Paper long abstract:

River deltas all over the world are gaining new attention due to their vulnerability to accelerated environmental changes (e.g. sea-level rise, more intense flooding). Especially relations to water fluctuations appear in these narratives as increasingly volatile and as a source of uncertainty. In the Parnaíba Delta in Northeast Brazil, the stronger penetration of salt water flows has recently forced inhabitants of some islands to abandon rice cultivation. Losing their main livelihood, many people decided to move away, others tried to find new ways of making a living. What resonates with the emerging climate change and disaster narratives and appears to outsiders as a disruption of normal life, is however locally not perceived as new nor extraordinary situation. Rather, delta dwellers consider volatile, that is abrupt and largely unpredictable, changes of water flows, sand dune movements and fish migrations, but also of work opportunities and of in and out moving people as constitutive of how the deltaic world works. Especially in regard to the increased uncertainty (unemployment, violence) in mainland cities, delta dwellers portray the deltaic islands as a place of peaceful life and refuge. In this presentation, I am interested in how practices of multispecies care contribute to this perception of refuge in that they reduce uncertainties and actively create stabilities. I focus in particular on women whose care-taking of plants and animals in home gardens, but also of young fishermen without homes and families are crucial in conferring a sense of constancy to an otherwise highly fluctuating world.

Author:

Olga Povoroznyuk (University of Vienna)

Paper short abstract:

The paper based on the case of Tiksi, Russia, analyzes the entanglement between social and environmental change and explores the agency of natural forces such as melting permafrost in degradation of infrastructures and reverse social transformation of the artic settlement into a remote community.

Paper long abstract:

The town of Tiksi, founded during the early period of Soviet Arctic development in the 1930s, is a water transportation node and an important port of the Northern Sea Route (NSR). Tiksi soon turned from a frontier settlement into an urban community with a series of apartment buildings, stores and public offices centered around the sea port. Well-functioning and maintained communal and transport infrastructure including a sea- and a river port as well as an airport, "northern supply" that is state supported provisioning of the city, made the town a comfortable place of residence despite the extreme environmental conditions of the Artic. While Tiksi is still proudly called "the Artic sea-gate of Yakutiya", it has been experiencing rapid climate and socio-economic change in recent decades, despite an ongoing national modernization program of the NSR. In the context of curtailing state support, environmental change effects become visible.
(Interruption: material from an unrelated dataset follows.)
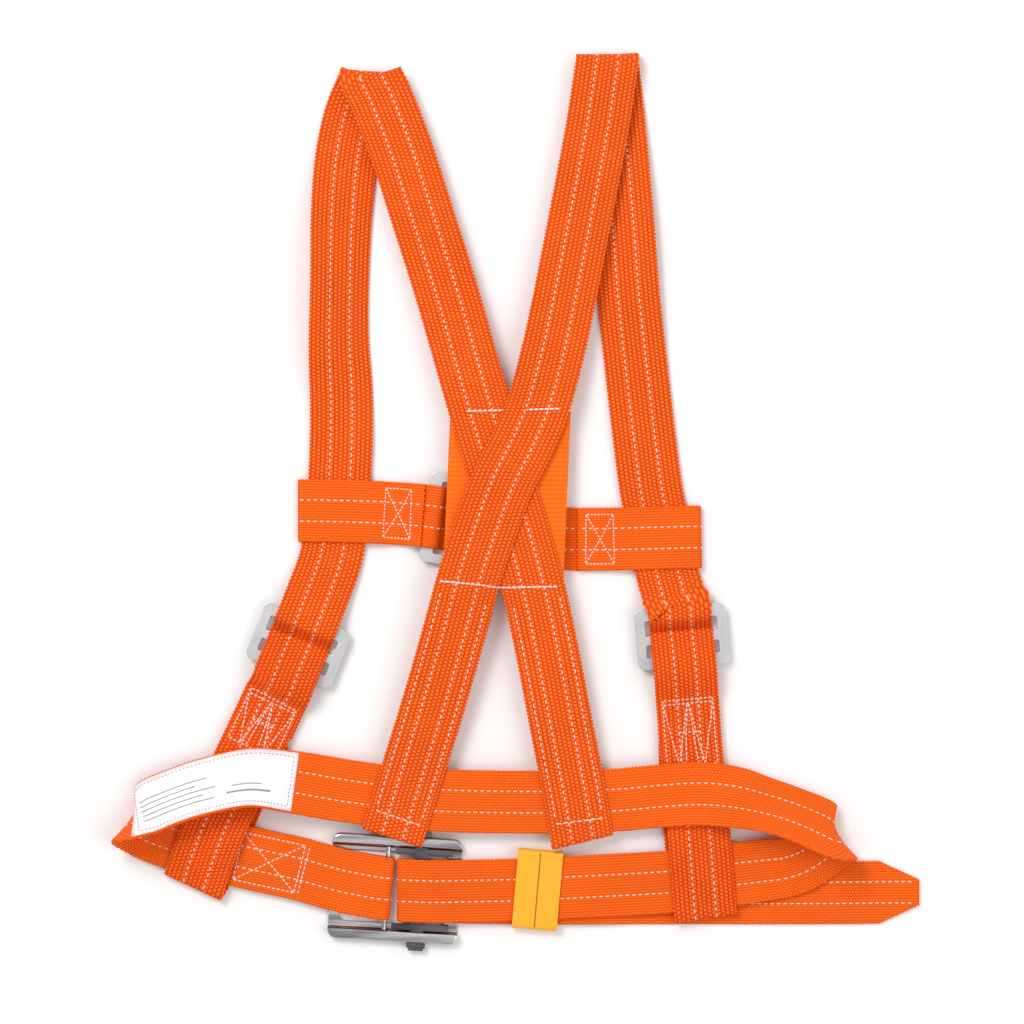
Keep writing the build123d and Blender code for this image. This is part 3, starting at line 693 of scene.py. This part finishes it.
# Materials
class Nodes:
    """Short helpers to build one material's node tree."""

    def __init__(self, name, color, roughness, metallic=0.0, sheen=0.0, specular=0.5):
        self.material = bpy.data.materials.new(name)
        self.material.use_nodes = True
        self.tree = self.material.node_tree
        self.shader = self.tree.nodes["Principled BSDF"]
        self.set("Base Color", (*color, 1))
        self.set("Roughness", roughness)
        self.set("Metallic", metallic)
        self.set("Sheen Weight", sheen)
        self.set("Sheen Roughness", 0.4)
        self.set("Specular IOR Level", specular)

    def set(self, socket, value):
        self.shader.inputs[socket].default_value = value

    def link(self, output, socket):
        self.tree.links.new(output, self.shader.inputs[socket])

    def math(self, operation, a, b=None):
        node = self.tree.nodes.new("ShaderNodeMath")
        node.operation = operation
        for socket, value in zip(node.inputs, (a, b)):
            if isinstance(value, (int, float)):
                socket.default_value = value
            elif value is not None:
                self.tree.links.new(value, socket)
        return node.outputs[0]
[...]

Buildings and roads left without proper maintenance, crack and dilapidate due to thawing permafrost and ice, as well as strong winds and snowstorms. While the population of neighboring villages is drawn to Tiksi, local residents move to Yakutsk or further to the "Big Land" leaving empty houses behind. This paper analyzes the entanglement between social and environmental change exploring the agency of natural forces such as (melting) permafrost in reverse transformation of the coastal community from a transportation hub into a remote artic settlement.

Author:

Franz Krause (University of Cologne)

Paper short abstract:

Inhabiting an unstable Mackenzie Delta requires not only changing skills for navigating. It equally requires skills for navigating change.

Paper long abstract:

Travelling through and beyond the Mackenzie Delta in the Canadian Arctic is key to the livelihoods and socialities of the delta's Inuvialuit and Gwich'in inhabitants. Navigating this diverse landscape of water and land, freezing and thawing, snow and mud requires a host of skills from wayfinding, trailmaking, and gauging water depth to reading trails, spotting animals and mastering the technologies of boats, snowmobiles and other vehicles.
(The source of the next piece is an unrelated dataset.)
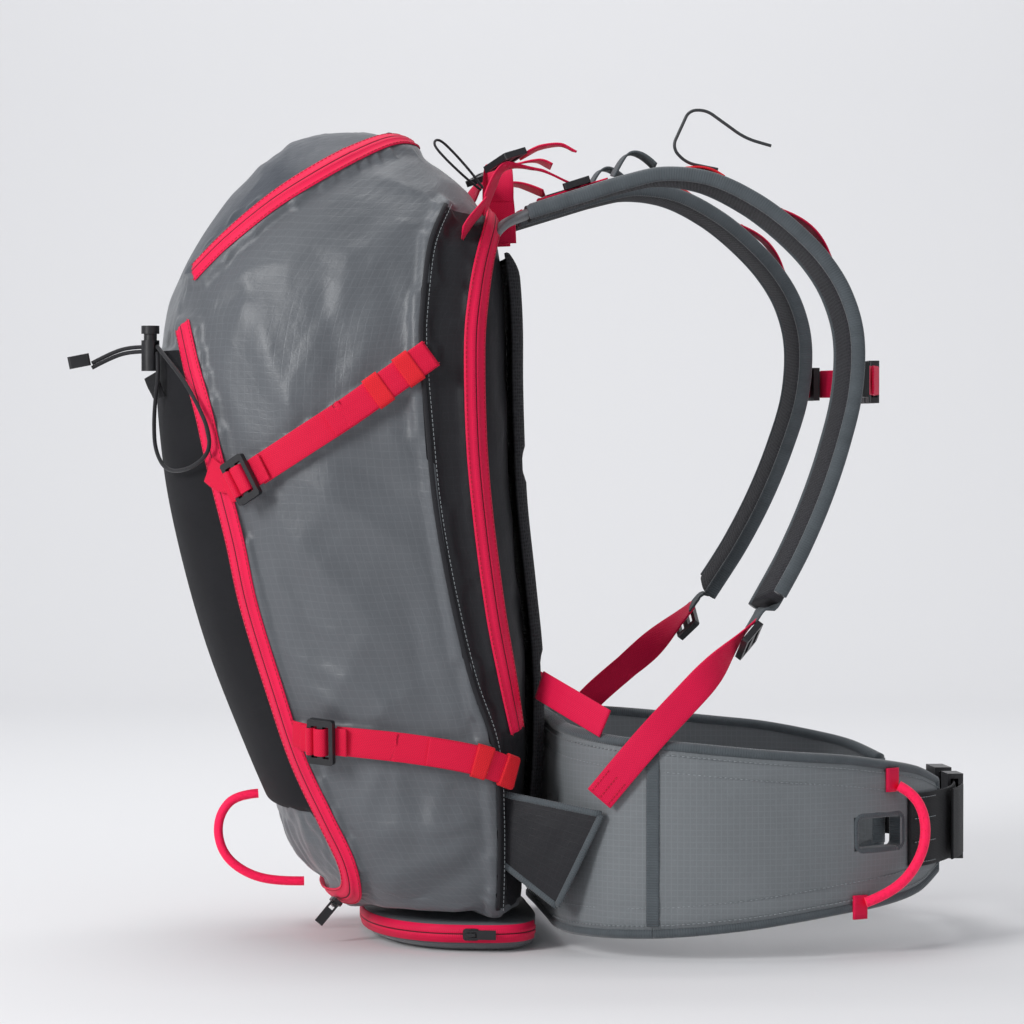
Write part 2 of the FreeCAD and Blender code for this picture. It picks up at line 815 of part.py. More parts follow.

Just as Mackenzie Delta people are frequently on the move, so are the skills that they continuously develop to address new tasks, incorporate new technologies and deal with changing environments. Through economic fluctuations, political restructuring and a changing climate with sifting wet horizons, uncertainty, instability and volatility have become the order of the day.
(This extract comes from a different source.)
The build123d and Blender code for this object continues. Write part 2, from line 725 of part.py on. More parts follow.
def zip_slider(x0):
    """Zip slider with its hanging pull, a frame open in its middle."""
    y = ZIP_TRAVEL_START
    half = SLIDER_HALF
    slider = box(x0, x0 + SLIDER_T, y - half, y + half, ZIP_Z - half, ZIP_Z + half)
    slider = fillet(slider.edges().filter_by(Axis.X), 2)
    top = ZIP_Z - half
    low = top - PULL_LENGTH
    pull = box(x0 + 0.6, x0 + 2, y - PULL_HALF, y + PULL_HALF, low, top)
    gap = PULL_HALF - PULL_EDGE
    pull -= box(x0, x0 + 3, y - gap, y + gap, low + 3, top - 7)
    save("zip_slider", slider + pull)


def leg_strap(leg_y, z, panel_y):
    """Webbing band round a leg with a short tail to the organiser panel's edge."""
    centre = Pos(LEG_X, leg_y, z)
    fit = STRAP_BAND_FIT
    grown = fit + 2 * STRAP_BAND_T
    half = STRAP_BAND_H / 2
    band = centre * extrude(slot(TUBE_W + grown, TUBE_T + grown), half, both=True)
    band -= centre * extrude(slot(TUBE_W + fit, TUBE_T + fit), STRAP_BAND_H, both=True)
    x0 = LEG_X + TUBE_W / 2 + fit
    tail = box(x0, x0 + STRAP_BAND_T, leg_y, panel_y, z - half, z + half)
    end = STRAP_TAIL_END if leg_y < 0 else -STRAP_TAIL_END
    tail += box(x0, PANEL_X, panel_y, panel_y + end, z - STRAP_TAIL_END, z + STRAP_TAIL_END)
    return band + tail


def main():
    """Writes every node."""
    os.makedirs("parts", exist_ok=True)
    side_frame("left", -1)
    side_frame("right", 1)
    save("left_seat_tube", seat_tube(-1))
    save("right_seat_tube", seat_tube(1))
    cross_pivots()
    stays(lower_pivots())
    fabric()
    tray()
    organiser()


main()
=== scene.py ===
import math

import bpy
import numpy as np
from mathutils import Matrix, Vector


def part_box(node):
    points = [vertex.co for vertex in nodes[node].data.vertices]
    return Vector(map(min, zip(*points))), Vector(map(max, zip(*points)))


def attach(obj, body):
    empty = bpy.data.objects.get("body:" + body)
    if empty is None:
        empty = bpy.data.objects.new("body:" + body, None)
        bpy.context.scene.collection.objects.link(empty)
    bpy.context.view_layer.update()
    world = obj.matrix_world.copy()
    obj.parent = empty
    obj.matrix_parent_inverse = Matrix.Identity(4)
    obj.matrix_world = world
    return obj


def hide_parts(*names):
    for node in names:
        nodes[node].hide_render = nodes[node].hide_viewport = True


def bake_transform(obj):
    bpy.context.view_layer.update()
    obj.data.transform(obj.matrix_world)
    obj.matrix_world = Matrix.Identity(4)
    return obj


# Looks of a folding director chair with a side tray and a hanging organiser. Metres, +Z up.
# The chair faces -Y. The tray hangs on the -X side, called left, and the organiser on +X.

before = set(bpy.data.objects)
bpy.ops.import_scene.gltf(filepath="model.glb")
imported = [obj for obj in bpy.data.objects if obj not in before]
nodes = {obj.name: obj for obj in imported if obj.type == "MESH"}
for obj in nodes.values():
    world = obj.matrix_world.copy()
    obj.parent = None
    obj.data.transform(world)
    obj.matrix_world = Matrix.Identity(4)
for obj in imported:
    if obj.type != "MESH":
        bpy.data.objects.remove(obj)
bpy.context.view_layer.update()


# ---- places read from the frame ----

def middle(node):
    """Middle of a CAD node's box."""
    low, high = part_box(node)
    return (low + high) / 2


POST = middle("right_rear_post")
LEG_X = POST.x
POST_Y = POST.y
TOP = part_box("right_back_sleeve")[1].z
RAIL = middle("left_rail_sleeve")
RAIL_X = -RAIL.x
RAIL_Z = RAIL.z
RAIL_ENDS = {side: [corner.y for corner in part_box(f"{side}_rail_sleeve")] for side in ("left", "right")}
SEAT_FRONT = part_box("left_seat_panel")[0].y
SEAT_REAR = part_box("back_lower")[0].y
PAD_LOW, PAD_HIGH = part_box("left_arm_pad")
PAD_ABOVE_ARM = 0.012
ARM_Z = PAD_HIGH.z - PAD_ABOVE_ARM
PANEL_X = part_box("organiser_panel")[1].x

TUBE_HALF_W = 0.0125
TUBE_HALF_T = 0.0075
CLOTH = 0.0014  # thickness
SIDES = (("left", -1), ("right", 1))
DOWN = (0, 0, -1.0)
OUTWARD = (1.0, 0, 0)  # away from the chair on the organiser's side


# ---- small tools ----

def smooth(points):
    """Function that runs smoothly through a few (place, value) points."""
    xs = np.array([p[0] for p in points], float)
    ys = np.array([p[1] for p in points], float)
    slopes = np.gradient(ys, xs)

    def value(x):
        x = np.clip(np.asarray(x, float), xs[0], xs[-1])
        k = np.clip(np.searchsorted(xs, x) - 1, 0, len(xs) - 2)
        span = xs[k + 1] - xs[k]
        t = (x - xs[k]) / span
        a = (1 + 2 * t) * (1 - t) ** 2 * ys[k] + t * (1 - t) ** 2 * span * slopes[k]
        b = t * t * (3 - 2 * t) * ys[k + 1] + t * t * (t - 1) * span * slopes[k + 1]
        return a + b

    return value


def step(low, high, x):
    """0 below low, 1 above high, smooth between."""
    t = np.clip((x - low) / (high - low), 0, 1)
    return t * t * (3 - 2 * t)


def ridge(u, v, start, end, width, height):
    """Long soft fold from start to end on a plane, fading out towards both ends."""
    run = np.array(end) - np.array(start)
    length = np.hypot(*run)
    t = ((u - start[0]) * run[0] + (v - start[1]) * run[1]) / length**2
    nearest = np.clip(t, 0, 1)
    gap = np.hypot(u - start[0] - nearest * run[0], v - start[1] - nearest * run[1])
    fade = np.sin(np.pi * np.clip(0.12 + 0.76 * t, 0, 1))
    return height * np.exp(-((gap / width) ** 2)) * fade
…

I argue that skills, in this context, are particularly those that afford flexibility, spontaneity and improvisation. Being good at one particular task, say, dog sled driving, has been a valuable skill during the first half of the twentieth century, but became marginalised with the proliferation of snowmobiles. Other skills, however, like the ability to remain open for seizing unforeseen opportunities, the interest in cultivating many different activities instead of developing a single one to perfection, and the refusal to commit to long-term, regular obligations remain meaningful during - and for managing - current transformations.

Author:

Vinicius de Aguiar Furuie (Princeton University)

Paper short abstract:

The seasonal ebb and flow of Amazonian rivers have shaped exchange in the region for centuries. How are commercial practices adapting to the introduction of road transportation and river dams? How is temporality being recreated along new trade routes, no longer dependent on rainfall?

Paper long abstract:

Since the late 19th century, for six months of the year, the rubber estates of the Iriri river, in the Eastern Brazilian Amazon, were cut off from the outside world. The Cachoeira Grande rapids, located at the river's mouth, are only safe to navigate when the rainy season raises the water level above its many rocks. For 80 years, commodity circulation and the associated cycle of credit abided by the temporality of rains. Rubber harvested during the dry season was stockpiled until it could be hauled downriver; political power concentrated in the hands of those that could loan until the end of the cycle. In the 1980s, roads were first opened in this part of the Amazon, connecting the Iriri to nearby cities year-round. In the 2010s, the gigantic Belo Monte Dam was built downstream in the Xingu river. This paper describes how infra-structural changes in the middle-Xingu over the past 40 years have interacted with social arrangements in riverside communities, focusing on exchange relations through which commodities and credit flow. Based on oral history and 20 months of ethnographic fieldwork with "regatão" river traders and riverside dwellers, the paper argues for the continued importance of rain cycles seen as co-constitutive of exchange. Local practices attribute meanings to seasonal fluctuations of the river and adapt to the introduction of new elements such as trucks, ice, amateur radios and paper money. But the acceleration of commercial cycles also brings new challenges to trade relations.